» **Task instructions**:
Return, exactly as written, every line from the first line of the data below through the line that contains "cloth_wall(name, rows, BINDING_WALL, BINDING_CLOTH, looped=True)".
* * *
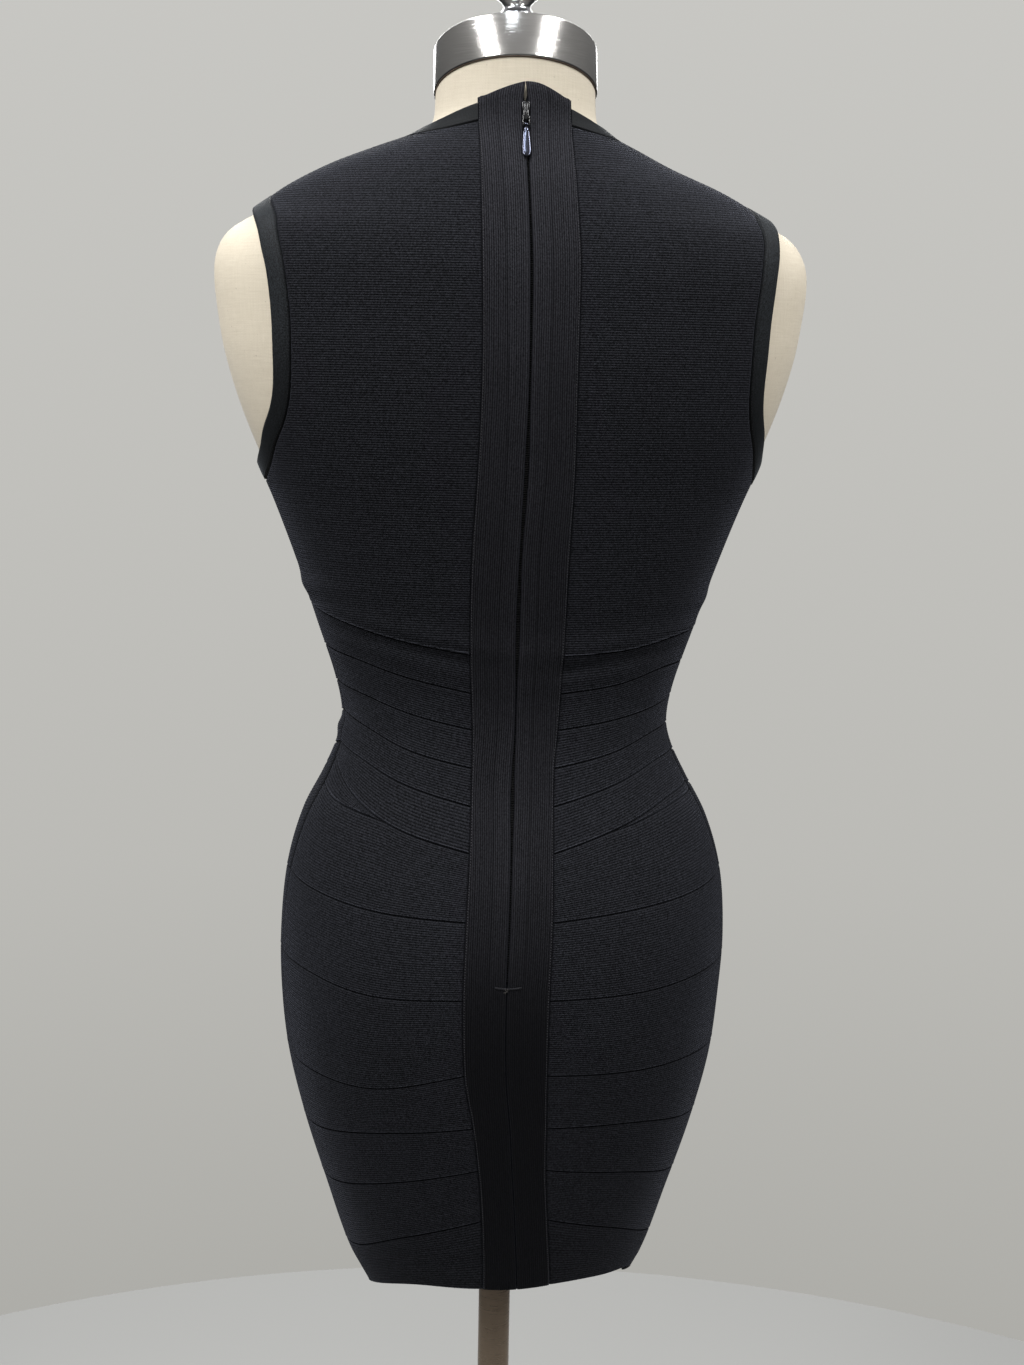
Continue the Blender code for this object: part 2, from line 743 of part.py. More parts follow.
def neckband():
    """One band round the neck, from the strip's left edge to its right edge."""
    rows = []
    for part in NECKBAND_ROWS:
        distance = NECKBAND_WIDTH * (1 - part)
        row = []
        for column in range(BACK_COLUMNS + 1):
            row.append(back_neck_place(1, column / BACK_COLUMNS, distance))
        for column in range(1, 2 * FRONT_COLUMNS):
            row.append(front_neck_place(column / (2 * FRONT_COLUMNS), distance))
        for column in range(BACK_COLUMNS, -1, -1):
            angle, height = back_neck_place(-1, column / BACK_COLUMNS, distance)
            row.append((math.pi - angle, height))
        ridge = RIDGE if part == NECKBAND_ROWS[-1] else 0.0
        rows.append([(angle, height, ridge) for angle, height in row])
    cloth_wall("neckband", rows, WALL, BINDING_CLOTH)


def armhole_binding(name, side):
    back = armhole_edge(side, "back")
    front = armhole_edge(side, "front")
    loop = back + front[-2:0:-1]
    rows = []
    for part in BINDING_ROWS:
        row = []
        for place in loop:
            angle, height = off_the_armhole(place, BINDING_WIDTH * part)
            row.append((turned(side, angle), height, RIDGE if part == 0 else 0.0))
        rows.append(row)
    cloth_wall(name, rows, BINDING_WALL, BINDING_CLOTH, looped=True)


def ring_mesh(name, rings):
    """A closed solid through rings of points, with flat ends."""
    bm = bmesh.new()
    loops = [[bm.verts.new(point) for point in ring] for ring in rings]
    count = len(loops[0])
    for lower, upper in zip(loops, loops[1:]):
        for column in range(count):
            following = (column + 1) % count
            bm.faces.new((lower[column], lower[following], upper[following], upper[column]))
    bm.faces.new(loops[0])
    bm.faces.new(loops[-1])
    return mesh_from(name, bm)


def turned_mesh(name, profile):
    """A round solid from its profile of (height, radius), with flat ends."""
    rings = []
    for height, radius in profile:
        ring = []
        for side in range(LATHE_SIDES):
            angle = 2 * math.pi * side / LATHE_SIDES
            ring.append((radius * math.cos(angle), radius * math.sin(angle), height))
        rings.append(ring)
    return ring_mesh(name, rings)


def form_torso():
    """The linen torso with its shoulder stumps and neck, just inside the cloth."""
    angles = []
    for column in range(FORM_COLUMNS):
        even = 2 * math.pi * column / FORM_COLUMNS
        angles.append(math.atan2(ANGLE_CROWDING * math.sin(even), math.cos(even)))

    def inside(angle, height, inset=0.0):
        return figure_point(angle, height) - figure_normal(angle, height) * (EASE + inset)

    def neck_end(angle):
        point = Vector((0, 0, 0))
        height = NECK_TOP
        for _ in range(4):
            point = inside(angle, height)
            height += NECK_TOP + point.y * math.tan(NECK_TILT) - SEAM_GAP / 2 - point.z
        return height

    rings = []
    flat = [inside(angle, FORM_BOTTOM, FORM_BOTTOM_ROUND) for angle in angles]
    rings.append([(point.x, point.y, FORM_BOTTOM) for point in flat])
    for height in FORM_HEIGHTS:
        rings.append([inside(angle, height) for angle in angles])
    for row in range(1, NECK_ROWS + 1):
        ring = []
        for angle in angles:
            height = FORM_HEIGHTS[-1] + (neck_end(angle) - FORM_HEIGHTS[-1]) * row / NECK_ROWS
            ring.append(inside(angle, height))
        rings.append(ring)
    new_object("form_torso", ring_mesh("form_torso", rings), LINEN)


def form_neck_cap():
    """The steel cap on the neck, tilted forward with it."""
    profile = [(0, CAP_RADIUS), (CAP_HEIGHT - CAP_ROUND, CAP_RADIUS),
               (CAP_HEIGHT, CAP_RADIUS - CAP_ROUND)]
    cap = new_object("form_neck_cap", turned_mesh("form_neck_cap", profile), STEEL)
    cap.rotation_euler = (NECK_TILT, 0, 0)
    cap.location = (0, 0, NECK_TOP + SEAM_GAP / 2 / math.cos(NECK_TILT))


def form_finial():
    """The chrome knob, cut below to sit on the cap's sloping top."""
    finial = new_object("form_finial", turned_mesh("form_finial", FINIAL_PROFILE), CHROME)
    cap_top = NECK_TOP + (CAP_HEIGHT + SEAM_GAP * 1.5) / math.cos(NECK_TILT)
    block = box_mesh("finial_cutter", (-CAP_RADIUS, -CAP_RADIUS, -CAP_RADIUS),
                     (CAP_RADIUS, CAP_RADIUS, 0))
    cutter = new_object("finial_cutter", block, CHROME)
    cutter.rotation_euler = (NECK_TILT, 0, 0)
    cutter.location = (0, 0, cap_top)
    cutter.hide_render = True
    cutter.display_type = "WIRE"
    cut = finial.modifiers.new("seat", "BOOLEAN")
    cut.object = cutter
    cut.operation = "DIFFERENCE"


def stand():
    """The pole in its hub, and the round base plate."""
    bore = POLE_RADIUS + SEAM_GAP
    base = [(BASE_HEIGHT, bore), (BASE_HEIGHT + HUB_HEIGHT, bore),
            (BASE_HEIGHT + HUB_HEIGHT, HUB_RADIUS - BASE_ROUND),
            (BASE_HEIGHT + HUB_HEIGHT - BASE_ROUND, HUB_RADIUS),
            (BASE_HEIGHT + HUB_FOOT_RISE, HUB_RADIUS),
            (BASE_HEIGHT, HUB_RADIUS + HUB_FOOT),
            (BASE_HEIGHT, BASE_RADIUS - BASE_ROUND),
            (BASE_HEIGHT - BASE_ROUND, BASE_RADIUS),
            (0, BASE_RADIUS)]
    new_object("stand_base", turned_mesh("stand_base", base), IRON)
    pole = [(BASE_HEIGHT + SEAM_GAP, POLE_RADIUS), (FORM_BOTTOM - SEAM_GAP, POLE_RADIUS)]
    new_object("stand_pole", turned_mesh("stand_pole", pole), POLE_STEEL)


def box_mesh(name, low, high):
    bm = bmesh.new()
    bmesh.ops.create_cube(bm, size=1.0)
    size = [high[axis] - low[axis] for axis in range(3)]
    middle = [(high[axis] + low[axis]) / 2 for axis in range(3)]
    bmesh.ops.scale(bm, vec=size, verts=bm.verts)
    bmesh.ops.translate(bm, vec=middle, verts=bm.verts)
    return mesh_from(name, bm)


def rod_mesh(name, radius, length, sides=16):
    """A round rod along X, about the origin."""
    rings = []
    for end in (-length / 2, length / 2):
        ring = []
        for side in range(sides):
            angle = 2 * math.pi * side / sides
            ring.append((end, radius * math.cos(angle), radius * math.sin(angle)))
        rings.append(ring)
    return ring_mesh(name, rings)


def join_shape(body, name, mesh, placing, operation):
    """Unite a shape with a body, or cut it away, and keep the shape as a hidden guide."""
    shape = new_object(name, mesh, BLACK_METAL)
    shape.matrix_world = placing
    shape.hide_render = True
    shape.display_type = "WIRE"
    step = body.modifiers.new(name, "BOOLEAN")
    step.object = shape
    step.operation = operation


def slider_placing():
    """The slider's place on the strip: X across, Y outward, Z up the cloth."""
    angle = back_angle(smooth(STRIP, 1, SLIDER_HEIGHT), SLIDER_HEIGHT)
    normal = figure_normal(angle, SLIDER_HEIGHT)
    outward = Vector((0, normal.y, normal.z)).normalized()
    across = Vector((1, 0, 0))
    up = across.cross(outward)
    origin = figure_point(angle, SLIDER_HEIGHT) + outward * STRIP_WALL
    placing = Matrix.Identity(4)
    for column, axis in enumerate((across, outward, up, origin)):
        for row in range(3):
            placing[row][column] = axis[row]
    return placing


def zip_slider(placing):
    """The slider's body with two ears that hold the pull tab's pin."""
    half_width = SLIDER_WIDTH / 2
    half_length = SLIDER_LENGTH / 2
    top = SLIDER_CLEARANCE + SLIDER_THICKNESS
    body = new_object("zip_slider", box_mesh(
        "zip_slider", (-half_width, SLIDER_CLEARANCE, -half_length), (half_width, top, half_length)),
        BLACK_METAL)
    body.matrix_world = placing
    inner = EAR_SPACING / 2
    for side in (-1, 1):
        near, far = sorted((side * inner, side * (inner + EAR_WIDTH)))
        ear = box_mesh("ear", (near, PIN_LIFT - EAR_RADIUS, -PIN_DROP - EAR_RADIUS),
                       (far, PIN_LIFT + EAR_RADIUS, TINY - half_length))
        join_shape(body, f"ear_guide_{side + 2}", ear, placing, "UNION")
    pin = rod_mesh("pin", PIN_RADIUS, EAR_SPACING + EAR_WIDTH)
    pin_placing = placing @ Matrix.Translation((0, PIN_LIFT, -PIN_DROP))
    join_shape(body, "pin_guide", pin, pin_placing, "UNION")


def zip_pull_tab(placing):
    """The teardrop tab, whose barrel turns on the slider's pin."""
    start = TAB_OUTLINE[0][0]
    end = TAB_OUTLINE[-1][0]
    outline = []
    for step in range(TAB_STEPS + 1):
        below = start + (end - start) * step / TAB_STEPS
        outline.append((smooth(TAB_OUTLINE, 1, below), -below))
    outline += [(-half_width, down) for half_width, down in outline[::-1]]
    half = TAB_THICKNESS / 2
    rings = [[(x, y, z) for x, z in outline] for y in (-half, half)]
    tab = new_object("zip_pull_tab", ring_mesh("zip_pull_tab", rings), BLACK_METAL)
    pin = placing @ Vector((0, PIN_LIFT, -PIN_DROP))
    hanging = Matrix.Translation(pin) @ Matrix.Rotation(TAB_HANG, 4, "X")
    tab.matrix_world = hanging
    barrel = rod_mesh("barrel", BARREL_RADIUS, BARREL_WIDTH)
    join_shape(tab, "barrel_guide", barrel, hanging, "UNION")
    bore = rod_mesh("bore", BARREL_BORE, BARREL_WIDTH * 2)
    join_shape(tab, "bore_guide", bore, hanging, "DIFFERENCE")


def dress():
    for side, name in ((1, "left"), (-1, "right")):
        for band in range(SKIRT_BANDS):
            back_band(f"back_skirt_band_{band + 1}_{name}", SKIRT_BANDS - 1 - band, side, SKIRT_ROWS)
        for band in range(WAIST_BANDS):
            lower = SKIRT_BANDS + WAIST_BANDS - 1 - band
            back_band(f"back_waist_band_{band + 1}_{name}", lower, side, WAIST_ROWS)
        back_bodice(f"back_bodice_{name}", side)
        back_strip(f"back_strip_{name}", side)
        armhole_binding(f"armhole_binding_{name}", side)
    for band in range(SKIRT_BANDS):
        front_band(f"front_skirt_band_{band + 1}", SKIRT_BANDS - 1 - band, SKIRT_ROWS)
    for band in range(WAIST_BANDS):
        lower = SKIRT_BANDS + WAIST_BANDS - 1 - band
        front_band(f"front_waist_band_{band + 1}", lower, WAIST_ROWS)
    front_bodice("front_bodice")
    neckband()


def main():
    clear_scene()
    dress()
    placing = slider_placing()
    zip_slider(placing)
    zip_pull_tab(placing)
    form_torso()
    form_neck_cap()
    form_finial()
    stand()


main()
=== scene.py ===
import math

import bmesh
import bpy
import numpy as np
from mathutils import Matrix, Vector


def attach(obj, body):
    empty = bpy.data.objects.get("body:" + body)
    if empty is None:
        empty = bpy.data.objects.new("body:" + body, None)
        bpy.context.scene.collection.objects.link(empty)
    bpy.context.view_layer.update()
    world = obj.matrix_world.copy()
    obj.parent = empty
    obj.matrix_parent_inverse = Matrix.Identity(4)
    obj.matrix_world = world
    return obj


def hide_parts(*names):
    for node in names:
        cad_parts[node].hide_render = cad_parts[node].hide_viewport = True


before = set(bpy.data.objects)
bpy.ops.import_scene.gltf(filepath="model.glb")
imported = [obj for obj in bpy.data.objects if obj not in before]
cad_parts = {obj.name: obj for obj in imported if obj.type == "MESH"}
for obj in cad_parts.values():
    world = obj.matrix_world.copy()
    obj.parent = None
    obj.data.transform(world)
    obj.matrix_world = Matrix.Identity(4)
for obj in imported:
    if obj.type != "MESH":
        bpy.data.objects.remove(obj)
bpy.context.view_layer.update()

# Cloth sizes, in metres
WALL = 0.0016
STRIP_WALL = 0.0020
BINDING_WALL = 0.0020
SEAM_GAP = 0.0003
EASE = 0.0026
BINDING_WIDTH = 0.0150
NECKBAND_WIDTH = 0.0135

# The figure's level sections: half width, depth behind and in front, squareness, and how far
# the middle lies to the wearer's left of the pole
SECTIONS = [
    # height, half_width, back, front, squareness, aside
    (0.700, 0.0865, 0.0800, 0.0900, 2.10, 0.0000),
    (0.722, 0.0949, 0.0850, 0.0940, 2.10, 0.0000),
    (0.760, 0.1141, 0.0950, 0.1000, 2.15, 0.0000),
    (0.808, 0.1302, 0.1060, 0.1050, 2.20, 0.0000),
    (0.857, 0.1450, 0.1150, 0.1090, 2.25, 0.0000),
    (0.906, 0.1563, 0.1210, 0.1110, 2.30, 0.0000),
    (0.952, 0.1613, 0.1240, 0.1120, 2.30, 0.0000),
    (0.998, 0.1627, 0.1220, 0.1120, 2.30, -0.0010),
    (1.045, 0.1585, 0.1130, 0.1100, 2.25, -0.0015),
    (1.083, 0.1474, 0.1010, 0.1070, 2.20, -0.0012),
    (1.113, 0.1318, 0.0910, 0.1030, 2.15, -0.0008),
    (1.136, 0.1215, 0.0860, 0.1000, 2.10, 0.0000),
    (1.155, 0.1175, 0.0830, 0.0980, 2.10, 0.0000),
    (1.181, 0.1216, 0.0820, 0.0990, 2.10, 0.0000),
    (1.225, 0.1359, 0.0860, 0.1050, 2.15, 0.0000),
    (1.269, 0.1507, 0.0920, 0.1160, 2.20, 0.0000),
    (1.313, 0.1674, 0.0980, 0.1260, 2.20, 0.0000),
    (1.342, 0.1800, 0.1010, 0.1290, 2.20, 0.0000),
    (1.378, 0.1944, 0.1040, 0.1260, 2.20, 0.0000),
    (1.413, 0.2050, 0.1050, 0.1180, 2.20, 0.0000),
    (1.441, 0.2100, 0.1040, 0.1090, 2.20, 0.0000),
    (1.469, 0.2127, 0.1020, 0.1000, 2.20, 0.0000),
    (1.487, 0.2097, 0.0990, 0.0940, 2.20, 0.0004),
    (1.502, 0.1990, 0.0950, 0.0890, 2.20, 0.0010),
    (1.515, 0.1765, 0.0910, 0.0840, 2.15, 0.0022),
    (1.530, 0.1518, 0.0850, 0.0780, 2.10, 0.0050),
    (1.545, 0.1195, 0.0770, 0.0710, 2.05, 0.0080),
    (1.556, 0.0943, 0.0700, 0.0650, 2.00, 0.0048),
    (1.566, 0.0710, 0.0635, 0.0605, 2.00, 0.0010),
    (1.575, 0.0612, 0.0595, 0.0575, 2.00, 0.0000),
    (1.590, 0.0588, 0.0565, 0.0555, 2.00, 0.0000),
    (1.640, 0.0580, 0.0545, 0.0545, 2.00, 0.0000),
]
BUST_ASIDE = 0.072
BUST_HEIGHT = 1.335
BUST_SPREAD = 0.055
BUST_FULLNESS = 0.008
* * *
» **Answer to this exercise**:
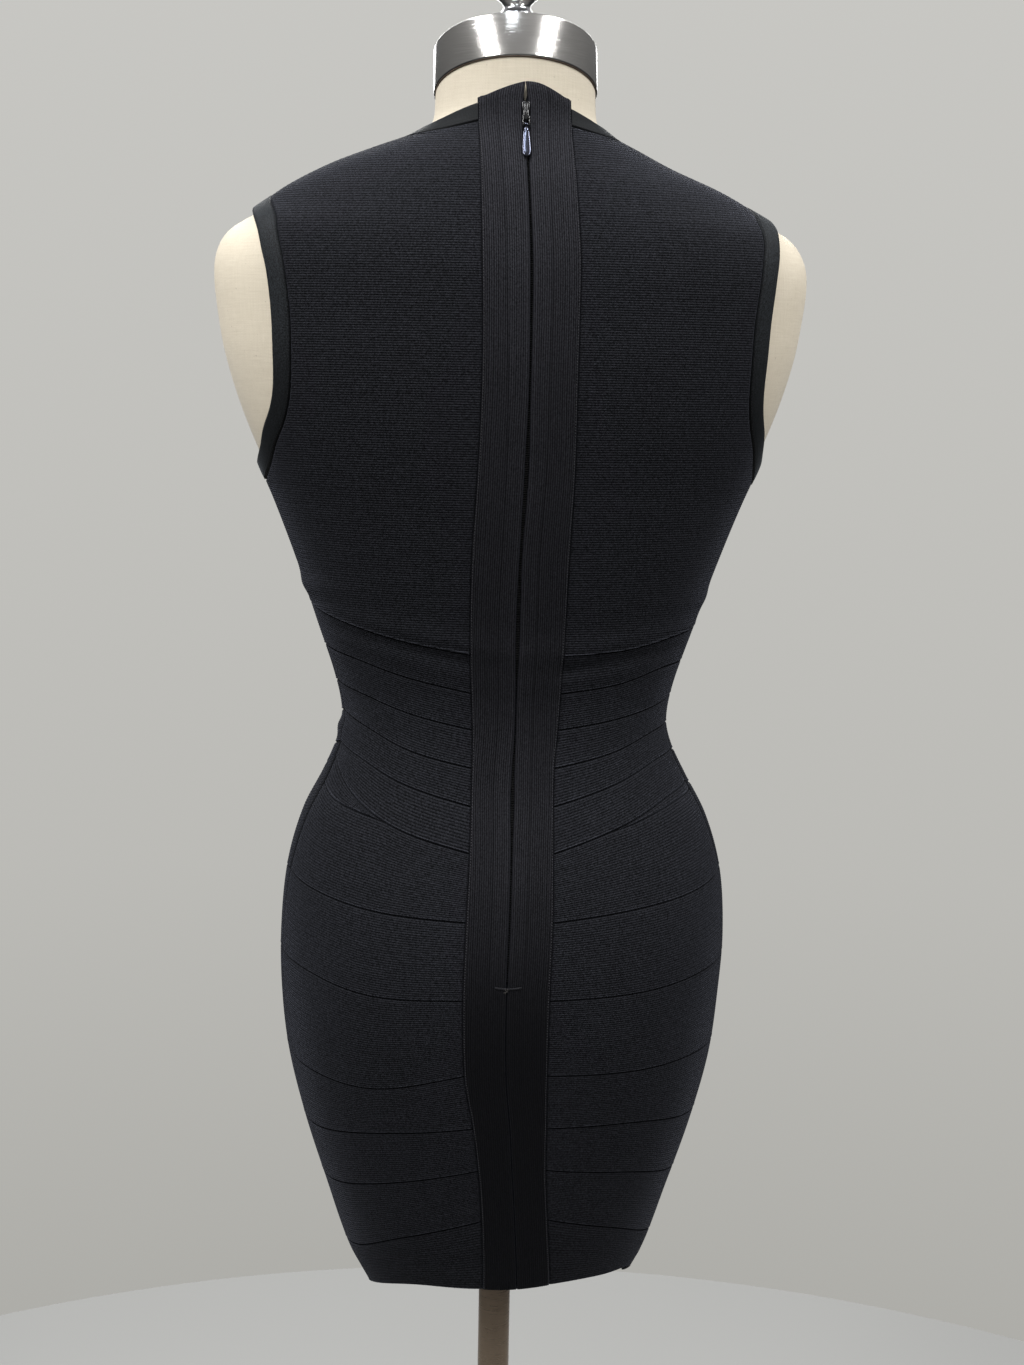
Continue the Blender code for this object: part 2, from line 743 of part.py. More parts follow.
def neckband():
    """One band round the neck, from the strip's left edge to its right edge."""
    rows = []
    for part in NECKBAND_ROWS:
        distance = NECKBAND_WIDTH * (1 - part)
        row = []
        for column in range(BACK_COLUMNS + 1):
            row.append(back_neck_place(1, column / BACK_COLUMNS, distance))
        for column in range(1, 2 * FRONT_COLUMNS):
            row.append(front_neck_place(column / (2 * FRONT_COLUMNS), distance))
        for column in range(BACK_COLUMNS, -1, -1):
            angle, height = back_neck_place(-1, column / BACK_COLUMNS, distance)
            row.append((math.pi - angle, height))
        ridge = RIDGE if part == NECKBAND_ROWS[-1] else 0.0
        rows.append([(angle, height, ridge) for angle, height in row])
    cloth_wall("neckband", rows, WALL, BINDING_CLOTH)


def armhole_binding(name, side):
    back = armhole_edge(side, "back")
    front = armhole_edge(side, "front")
    loop = back + front[-2:0:-1]
    rows = []
    for part in BINDING_ROWS:
        row = []
        for place in loop:
            angle, height = off_the_armhole(place, BINDING_WIDTH * part)
            row.append((turned(side, angle), height, RIDGE if part == 0 else 0.0))
        rows.append(row)
    cloth_wall(name, rows, BINDING_WALL, BINDING_CLOTH, looped=True)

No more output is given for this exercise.